Back cover should not be blank with a graphic design. Don’t waste this space.
1. Use this space as an opportunity to grab the buyer/director. List titles and short synopses of your plays. Count gender and following synopsis type this: 1m. 4f. (indicating one male and four females.
2. One line tags
3. A short bio of you
Pg1. First page: Title of play/s
Pg.2: Copyright notice
Pg 3: list of play titles and Pg # they start on.
In the first few pages you should have a Contents (list) with the tile of each play and the page number it begins. Make it as easy as you can for the director to find the play and the list of characters Because this dictates whether the director can use your play or not depending on age of character and gender. Always keep in mind that men are harder to cast.
On whatever page a new play starts it should begin with the title and the list of characters.
Be certain, you as the playwright, understand what constitutes a full length play. a One Act play, and a Ten Minute Play. If your plays are preachy and esoteric it will be a hard sell to a director.
The end of a play is indicated with one word, centered: CURTAIN
‘Black out‘ and ‘End of Scene‘ are no longer used. The director will understand when a new scene begins. The next page demonstrates to the reader that a new scene is beginning. ‘Act’ and ‘Scene’ should be centered.
CHARACTERS names and blocking should be centered on page; NO underline.
If you find yourself writing a soliloquy or a monologue in a scene, break it up by having other characters insert dialogue in your speech. It then becomes less preachy and more dynamic.
Be certain YOU know the difference between a Ten Minute Play, a Full Length play (with two acts) and a One Act Play. The first act in a full length play is longer than the second act. Full length plays are about 100 pages/minutes. And no one ever uses an Act III unless your plays is over two hours or closer to 3 hours long. Also, a no-no. Remember the rule of thumb is one minute per page.
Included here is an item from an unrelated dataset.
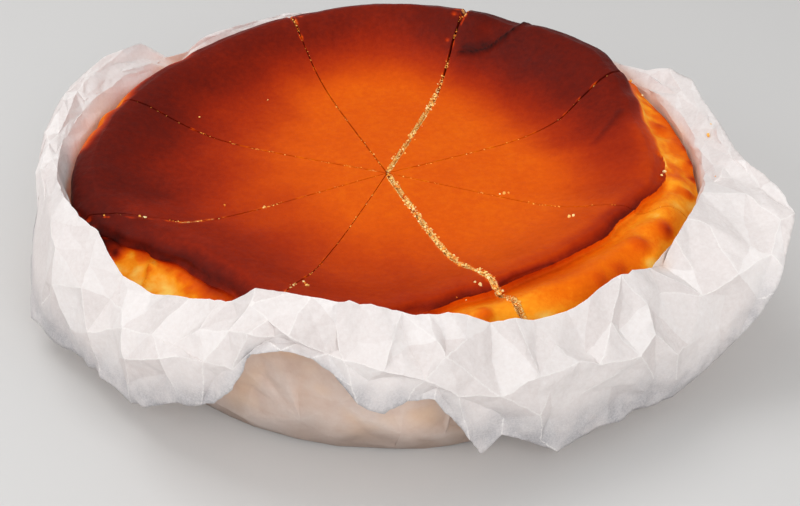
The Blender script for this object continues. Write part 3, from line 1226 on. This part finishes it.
def cake_finish():
    """Burnt caramel crust over soft yellow cheese, crumbly where the knife tore it."""
    cake = Finish("burnt cheesecake")
    brown = cake.attribute("browning")
    torn = cake.attribute("torn")
    mottle = cake.spread(cake.noise(2.4 * MM, 5.0, 0.6), 0.3, 0.7, -0.03, 0.03)
    specks = cake.spread(cake.noise(0.7 * MM, 2.0, 0.5), 0.66, 0.78, 0.0, 0.05)
    level = cake.math("ADD", cake.math("ADD", brown, mottle), specks, clamped=True)
    crust = cake.ramp(level, BAKED_TONES)
    grain = cake.noise(0.55 * MM, 3.0, 0.6)
    inside = cake.ramp(grain, INSIDE_TONES)
    broken = cake.math("MULTIPLY", cake.spread(grain, 0.35, 0.6), torn)
    share = cake.spread(broken, 0.15, 0.6)
    colour = cake.mix(share, crust, inside)
    cake.link(colour, cake.shader.inputs["Base Color"])
    rough = cake.spread(cake.noise(6.0 * MM, 3.0), 0.3, 0.7, 0.36, 0.5)
    rougher = cake.math("ADD", rough, cake.math("MULTIPLY", share, 0.35), clamped=True)
    cake.link(rougher, cake.shader.inputs["Roughness"])
    pores = cake.spread(cake.noise(1.1 * MM, 3.0, 0.6), 0.25, 0.42)
    soft = cake.bump(cake.noise(3.0 * MM, 6.0, 0.55), 0.25 * MM)
    fine = cake.bump(pores, 0.05 * MM, under=soft)
    crumbly = cake.bump(cake.math("MULTIPLY", grain, torn), 0.8 * MM, under=fine)
    cake.link(crumbly, cake.shader.inputs["Normal"])
    cake.shader.inputs["Specular IOR Level"].default_value = 0.035
    return cake.material


def crumb_finish():
    """Crumbs of cheese, from pale to toasted."""
    crumb = Finish("cheesecake crumbs")
    mottle = crumb.spread(crumb.noise(0.5 * MM), 0.3, 0.7, -0.2, 0.2)
    shade = crumb.math("ADD", crumb.attribute("shade"), mottle)
    crumb.link(crumb.ramp(shade, CRUMB_TONES), crumb.shader.inputs["Base Color"])
    crumb.shader.inputs["Roughness"].default_value = 0.65
    crumb.shader.inputs["Specular IOR Level"].default_value = 0.2
    return crumb.material


def parchment_finish():
    """White baking parchment: matt, fibrous, letting light through, warm where cheese shows behind it."""
    paper = Finish("white baking parchment")
    touching = paper.attribute("touching")
    hanging = paper.attribute("hanging")
    from_ridge = paper.attribute("from_ridge")
    cloud = paper.noise(13.0 * MM, 4.0, 0.6)
    fibre = paper.noise(1.4 * MM, 6.0, 0.7)
    speck = paper.noise(0.6 * MM, 4.0, 0.7)
    clean = paper.mix(paper.spread(fibre, 0.3, 0.7), tone(246, 241, 239), tone(253, 250, 249))
    thin = paper.mix(paper.spread(fibre, 0.3, 0.7), tone(229, 220, 217), tone(241, 234, 232))
    doubled = paper.mix(paper.math("MULTIPLY", paper.attribute("veiled"), 0.7), clean, thin)
    grey = paper.mix(paper.spread(speck, 0.36, 0.66), tone(188, 186, 189), tone(222, 219, 220))
    hung = paper.math("MULTIPLY", hanging, paper.spread(cloud, 0.35, 0.6, 0.4, 1.0))
    veiled = paper.mix(hung, doubled, grey)
    milky = paper.mix(paper.spread(cloud, 0.33, 0.67), tone(226, 188, 160), tone(244, 220, 201))
    yellowed = paper.spread(paper.noise(24.0 * MM, 2.0), 0.5, 0.68, 0.0, 0.8)
    glow = paper.mix(yellowed, milky, tone(252, 212, 164))
    warm = paper.mix(paper.attribute("low"), glow, tone(164, 136, 118))
    sheet = paper.mix(paper.math("MULTIPLY", touching, 0.85), veiled, warm)
    worn = paper.math("ADD", from_ridge, paper.spread(fibre, 0.35, 0.65, -0.15, 0.3))
    line = paper.math("MULTIPLY", paper.spread(worn, 0.45, 0.08), 0.8, clamped=True)
    colour = paper.mix(line, sheet, tone(255, 252, 250))
    paper.link(colour, paper.shader.inputs["Base Color"])
    paper.shader.inputs["Roughness"].default_value = 0.5
    paper.shader.inputs["Specular IOR Level"].default_value = 0.3
    normal = paper.bump(fibre, 0.04 * MM, under=paper.bump(paper.noise(6.0 * MM, 3.0), 0.6 * MM))
    paper.link(normal, paper.shader.inputs["Normal"])
    through = paper.add("ShaderNodeBsdfTranslucent")
    paper.link(colour, through.inputs["Color"])
    paper.link(normal, through.inputs["Normal"])
    both = paper.add("ShaderNodeMixShader")
    both.inputs[0].default_value = 0.34
    paper.link(paper.shader.outputs[0], both.inputs[1])
    paper.link(through.outputs[0], both.inputs[2])
    paper.link(both.outputs[0], paper.output.inputs["Surface"])
    return paper.material


# The studio.


def make_camera():
    lens = bpy.data.cameras.new("camera")
    lens.lens = CAMERA_LENS
    lens.sensor_width = 36.0
    camera = bpy.data.objects.new("camera", lens)
    bpy.context.scene.collection.objects.link(camera)
    turn = (CAMERA_AIM - CAMERA_PLACE).to_track_quat("-Z", "Y").to_matrix().to_4x4()
    camera.matrix_world = Matrix.Translation(CAMERA_PLACE) @ turn @ Matrix.Rotation(CAMERA_ROLL, 4, "Z")
    bpy.context.scene.camera = camera


def make_floor():
    plain = Finish("plain pale floor")
    plain.shader.inputs["Base Color"].default_value = tone(203, 202, 201)
    plain.shader.inputs["Roughness"].default_value = 0.7
    bm = bmesh.new()
    bmesh.ops.create_grid(bm, x_segments=1, y_segments=1, size=3.0)
    floor = finished("floor", bm, plain.material, 30.0)


def make_light(name, place, size, power):
    lamp = bpy.data.lights.new(name, "AREA")
    lamp.size = size
    lamp.energy = power
    light = bpy.data.objects.new(name, lamp)
    light.location = place
    light.rotation_euler = (Vector((0.0, 0.0, 0.03)) - Vector(place)).to_track_quat("-Z", "Y").to_euler()
    bpy.context.scene.collection.objects.link(light)


def make_studio():
    make_camera()
    make_floor()
    world = bpy.data.worlds.new("soft white room")
    world.use_nodes = True
    world.node_tree.nodes["Background"].inputs["Color"].default_value = (1.0, 1.0, 1.0, 1.0)
    world.node_tree.nodes["Background"].inputs["Strength"].default_value = 0.55
    bpy.context.scene.world = world
    make_light("overhead softbox", (-0.35, 0.25, 1.0), 0.6, 3.5)
    make_light("front fill", (0.3, -1.05, 0.75), 0.9, 8.0)
    make_light("left fill", (-1.05, -0.35, 0.6), 0.9, 4.0)
    bpy.context.scene.view_settings.view_transform = "Standard"


def main():
    make_studio()
    baked = cake_finish()
    for index, left in enumerate(CUTS):
        right = CUTS[(index + 1) % len(CUTS)]
        wedge = make_slice(f"cake_slice_{index + 1}", left, right, baked)
        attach(wedge, "root")
        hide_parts(f"slice_{index + 1}")
    sheet = make_parchment(parchment_finish())
    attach(sheet, "root")
    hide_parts("parchment_paper")
    crumbs = make_crumbs(crumb_finish(), sheet)
    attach(crumbs, "root")


main()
This varies based on how ‘busy’ the blocking is as that takes time too. It is permissible that a 10 minute play might go over but never more than 18 to 20 minutes.
The first few pages of the book should be simple and convey the correct information. Keep it simple. The title of your book should be on the 1st page of your book. The next page [on the left] should be your copyright page. On the right should be your table of contents (centered)
Title with page numbers. (justified left)
On the page number of the play, the title should be on the 1st page. (odd numbered page, right side) the next page (odd numbered) should be the list of characters. The blocking and description of how the play should be produced does not need to be too detailed. Remember this is the job of the director to interpret the playwright’s Play.
When the formatting is not industry-standard, I have seen more than one director throw the book/script into the ’round file’.
Look at other scripts on line for guidance.